ORDER AND REASONS
Plaintiff Jerry Landerman moves the Court to remand this matter to state court.
I. BACKGROUND
On January 15, 2014, plaintiff Jerry Landerman filed this lawsuit in Louisiana state court against six defendants: Tarpon Operating and Development, L.L.C.; Shamrock Energy Solutions, L.L.C.; Na-bors Offshore Corporation, Rene Offshore, L.L.C.; Pan Ocean Energy Services, L.L.C.; and Hoplite Safety, L.L.C.
In May 2013, Landerman was working for Pan Ocean as a welder/cutter on the West Cameron 661 “A” Platform, which is in the Gulf of Mexico on the Outer Continental Shelf.

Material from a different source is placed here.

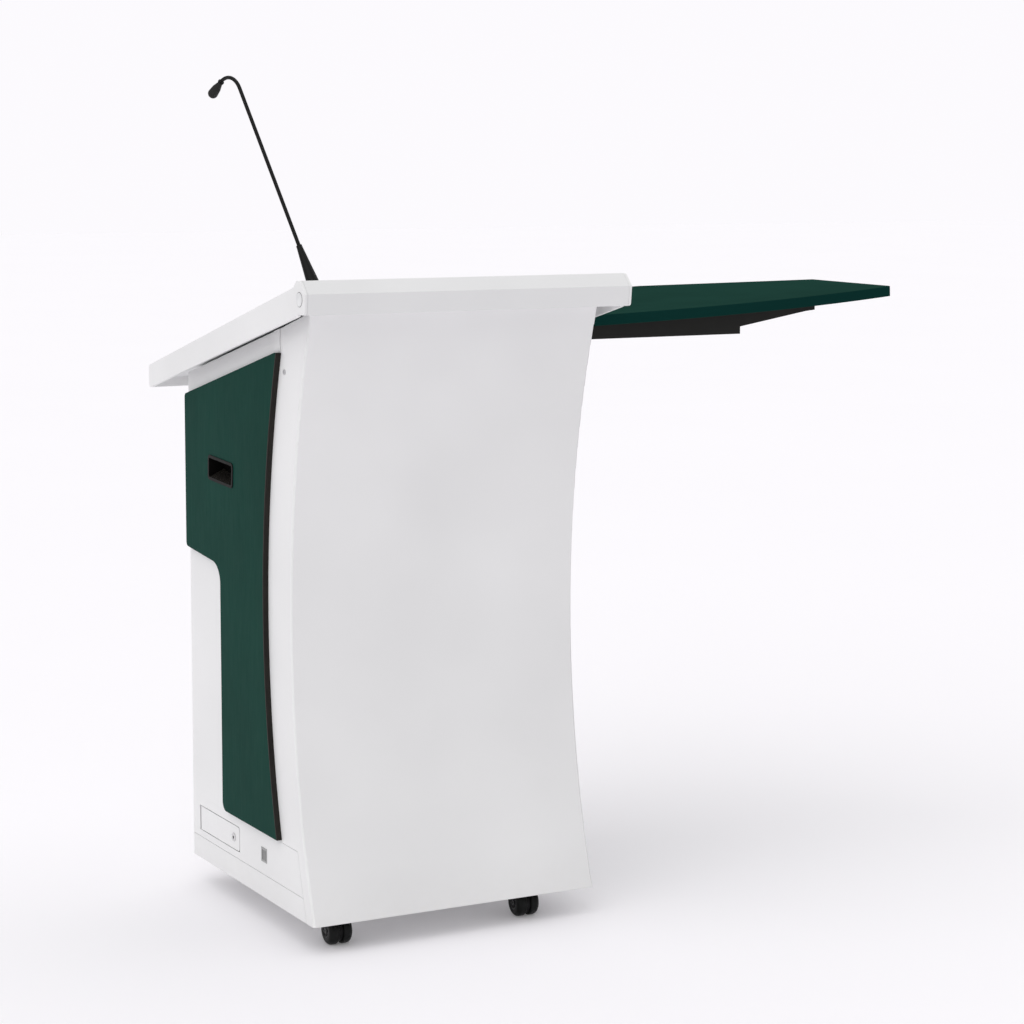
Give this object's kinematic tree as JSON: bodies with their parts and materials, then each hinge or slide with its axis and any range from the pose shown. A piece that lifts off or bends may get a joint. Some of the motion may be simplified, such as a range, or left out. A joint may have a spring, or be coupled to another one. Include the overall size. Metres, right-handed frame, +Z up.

While performing his work, Landerman had lodging on the vessel MTV RENE, which was allegedly owned and operated by Rene Offshore.
On May 20, 2013, Landerman was being transferred from the platform to the M/V RENE by means of a personnel basket that was hanging from a crane on the platform.
Landerman alleges that his injuries were a direct result of the unseaworthiness of the MTV RENE and the negligence of all defendants.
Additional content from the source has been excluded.